• **Exercise requirements**:
Repeat exactly, and only, the lines below starting at the line that contains "floor of its own" and ending at the line that contains "obj.parent = empty", inclusive of both.

• **Stored dataset items**:
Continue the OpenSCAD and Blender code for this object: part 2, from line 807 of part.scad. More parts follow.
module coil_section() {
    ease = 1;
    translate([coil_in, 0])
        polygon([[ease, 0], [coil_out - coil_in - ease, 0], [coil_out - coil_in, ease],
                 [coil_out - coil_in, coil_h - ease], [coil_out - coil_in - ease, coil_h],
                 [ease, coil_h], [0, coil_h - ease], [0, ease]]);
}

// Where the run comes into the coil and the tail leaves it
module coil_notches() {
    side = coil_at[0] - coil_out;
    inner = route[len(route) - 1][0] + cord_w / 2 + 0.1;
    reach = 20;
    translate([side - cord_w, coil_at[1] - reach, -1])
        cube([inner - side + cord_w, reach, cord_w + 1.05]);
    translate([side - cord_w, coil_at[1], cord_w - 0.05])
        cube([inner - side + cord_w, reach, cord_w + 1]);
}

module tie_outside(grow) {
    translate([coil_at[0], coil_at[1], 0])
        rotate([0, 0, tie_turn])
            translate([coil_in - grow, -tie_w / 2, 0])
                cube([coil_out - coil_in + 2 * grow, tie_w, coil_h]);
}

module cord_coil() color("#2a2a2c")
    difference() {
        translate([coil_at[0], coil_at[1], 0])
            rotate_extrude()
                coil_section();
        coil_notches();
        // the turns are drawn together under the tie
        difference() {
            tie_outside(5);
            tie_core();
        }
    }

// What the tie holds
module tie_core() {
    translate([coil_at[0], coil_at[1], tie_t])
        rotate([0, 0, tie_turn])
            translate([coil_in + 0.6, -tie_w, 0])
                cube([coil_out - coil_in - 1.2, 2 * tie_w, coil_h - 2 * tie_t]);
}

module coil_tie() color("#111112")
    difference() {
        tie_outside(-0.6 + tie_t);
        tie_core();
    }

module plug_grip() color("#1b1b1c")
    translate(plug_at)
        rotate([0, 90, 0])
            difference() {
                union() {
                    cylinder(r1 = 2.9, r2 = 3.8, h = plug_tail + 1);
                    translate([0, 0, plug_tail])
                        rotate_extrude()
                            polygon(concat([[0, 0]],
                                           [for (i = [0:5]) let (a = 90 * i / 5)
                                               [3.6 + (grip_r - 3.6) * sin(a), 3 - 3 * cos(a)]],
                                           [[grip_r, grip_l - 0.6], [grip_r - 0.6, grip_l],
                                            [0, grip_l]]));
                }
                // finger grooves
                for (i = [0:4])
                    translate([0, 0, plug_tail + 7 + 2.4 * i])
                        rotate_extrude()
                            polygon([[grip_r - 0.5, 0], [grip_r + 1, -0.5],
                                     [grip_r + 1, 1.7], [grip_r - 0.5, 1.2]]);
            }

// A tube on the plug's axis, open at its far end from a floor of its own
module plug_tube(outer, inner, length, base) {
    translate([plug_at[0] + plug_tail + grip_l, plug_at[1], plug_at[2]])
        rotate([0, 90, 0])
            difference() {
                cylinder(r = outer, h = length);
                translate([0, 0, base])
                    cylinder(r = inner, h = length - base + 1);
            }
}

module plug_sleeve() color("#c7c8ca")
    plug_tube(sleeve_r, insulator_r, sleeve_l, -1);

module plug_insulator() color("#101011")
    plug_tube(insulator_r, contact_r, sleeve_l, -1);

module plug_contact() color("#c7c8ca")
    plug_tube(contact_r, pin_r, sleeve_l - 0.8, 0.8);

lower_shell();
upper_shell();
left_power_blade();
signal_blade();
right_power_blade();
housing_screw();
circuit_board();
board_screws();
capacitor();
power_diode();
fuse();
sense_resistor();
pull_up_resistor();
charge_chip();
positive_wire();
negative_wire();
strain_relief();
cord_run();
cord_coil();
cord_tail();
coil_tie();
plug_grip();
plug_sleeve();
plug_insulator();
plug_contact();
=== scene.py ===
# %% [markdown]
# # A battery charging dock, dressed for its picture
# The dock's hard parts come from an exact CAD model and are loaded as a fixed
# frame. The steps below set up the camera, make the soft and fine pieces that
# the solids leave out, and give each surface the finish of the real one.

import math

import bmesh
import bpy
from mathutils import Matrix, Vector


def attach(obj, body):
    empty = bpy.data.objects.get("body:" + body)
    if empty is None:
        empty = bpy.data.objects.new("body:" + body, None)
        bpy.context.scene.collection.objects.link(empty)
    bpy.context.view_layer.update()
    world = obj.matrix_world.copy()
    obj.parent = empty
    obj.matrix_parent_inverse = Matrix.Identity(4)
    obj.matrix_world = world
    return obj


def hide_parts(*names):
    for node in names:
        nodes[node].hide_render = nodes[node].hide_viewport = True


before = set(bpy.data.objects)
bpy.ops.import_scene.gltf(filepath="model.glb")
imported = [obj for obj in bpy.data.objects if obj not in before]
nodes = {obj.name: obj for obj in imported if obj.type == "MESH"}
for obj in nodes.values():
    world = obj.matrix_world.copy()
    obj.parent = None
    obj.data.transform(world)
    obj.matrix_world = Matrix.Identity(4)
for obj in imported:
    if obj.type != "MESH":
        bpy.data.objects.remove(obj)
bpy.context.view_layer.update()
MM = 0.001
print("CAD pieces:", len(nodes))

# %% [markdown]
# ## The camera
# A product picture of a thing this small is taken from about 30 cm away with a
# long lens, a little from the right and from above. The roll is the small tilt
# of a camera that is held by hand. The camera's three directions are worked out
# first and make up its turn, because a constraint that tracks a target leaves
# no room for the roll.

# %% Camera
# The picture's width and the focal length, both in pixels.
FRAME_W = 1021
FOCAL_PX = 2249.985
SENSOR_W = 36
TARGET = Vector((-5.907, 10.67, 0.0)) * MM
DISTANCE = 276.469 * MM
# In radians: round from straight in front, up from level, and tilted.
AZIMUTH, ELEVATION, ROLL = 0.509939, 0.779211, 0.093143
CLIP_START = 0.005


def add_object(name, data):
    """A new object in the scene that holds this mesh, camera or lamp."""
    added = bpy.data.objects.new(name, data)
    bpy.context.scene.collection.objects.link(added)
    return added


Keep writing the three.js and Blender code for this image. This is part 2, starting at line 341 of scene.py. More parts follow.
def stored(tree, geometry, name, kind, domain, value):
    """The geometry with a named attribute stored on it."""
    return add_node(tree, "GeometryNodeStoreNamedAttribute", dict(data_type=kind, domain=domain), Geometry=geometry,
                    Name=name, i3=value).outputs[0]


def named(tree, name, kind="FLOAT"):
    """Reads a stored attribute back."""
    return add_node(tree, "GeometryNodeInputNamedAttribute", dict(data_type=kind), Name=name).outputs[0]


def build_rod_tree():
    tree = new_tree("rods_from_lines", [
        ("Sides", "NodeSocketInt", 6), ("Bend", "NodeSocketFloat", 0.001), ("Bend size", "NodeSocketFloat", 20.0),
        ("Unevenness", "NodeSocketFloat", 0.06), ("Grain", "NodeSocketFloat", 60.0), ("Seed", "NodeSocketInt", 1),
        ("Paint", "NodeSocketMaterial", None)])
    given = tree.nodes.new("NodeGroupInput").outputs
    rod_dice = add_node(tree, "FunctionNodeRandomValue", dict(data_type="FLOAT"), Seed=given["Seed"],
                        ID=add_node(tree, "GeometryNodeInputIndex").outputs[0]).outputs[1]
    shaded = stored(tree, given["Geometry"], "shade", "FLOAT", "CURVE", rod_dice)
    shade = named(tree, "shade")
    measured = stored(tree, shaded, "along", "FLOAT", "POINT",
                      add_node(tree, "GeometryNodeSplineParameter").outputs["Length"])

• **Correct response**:
// A tube on the plug's axis, open at its far end from a floor of its own
module plug_tube(outer, inner, length, base) {
    translate([plug_at[0] + plug_tail + grip_l, plug_at[1], plug_at[2]])
        rotate([0, 90, 0])
            difference() {
                cylinder(r = outer, h = length);
                translate([0, 0, base])
                    cylinder(r = inner, h = length - base + 1);
            }
}

module plug_sleeve() color("#c7c8ca")
    plug_tube(sleeve_r, insulator_r, sleeve_l, -1);

module plug_insulator() color("#101011")
    plug_tube(insulator_r, contact_r, sleeve_l, -1);

module plug_contact() color("#c7c8ca")
    plug_tube(contact_r, pin_r, sleeve_l - 0.8, 0.8);

lower_shell();
upper_shell();
left_power_blade();
signal_blade();
right_power_blade();
housing_screw();
circuit_board();
board_screws();
capacitor();
power_diode();
fuse();
sense_resistor();
pull_up_resistor();
charge_chip();
positive_wire();
negative_wire();
strain_relief();
cord_run();
cord_coil();
cord_tail();
coil_tie();
plug_grip();
plug_sleeve();
plug_insulator();
plug_contact();
=== scene.py ===
# %% [markdown]
# # A battery charging dock, dressed for its picture
# The dock's hard parts come from an exact CAD model and are loaded as a fixed
# frame. The steps below set up the camera, make the soft and fine pieces that
# the solids leave out, and give each surface the finish of the real one.

import math

import bmesh
import bpy
from mathutils import Matrix, Vector


def attach(obj, body):
    empty = bpy.data.objects.get("body:" + body)
    if empty is None:
        empty = bpy.data.objects.new("body:" + body, None)
        bpy.context.scene.collection.objects.link(empty)
    bpy.context.view_layer.update()
    world = obj.matrix_world.copy()
    obj.parent = empty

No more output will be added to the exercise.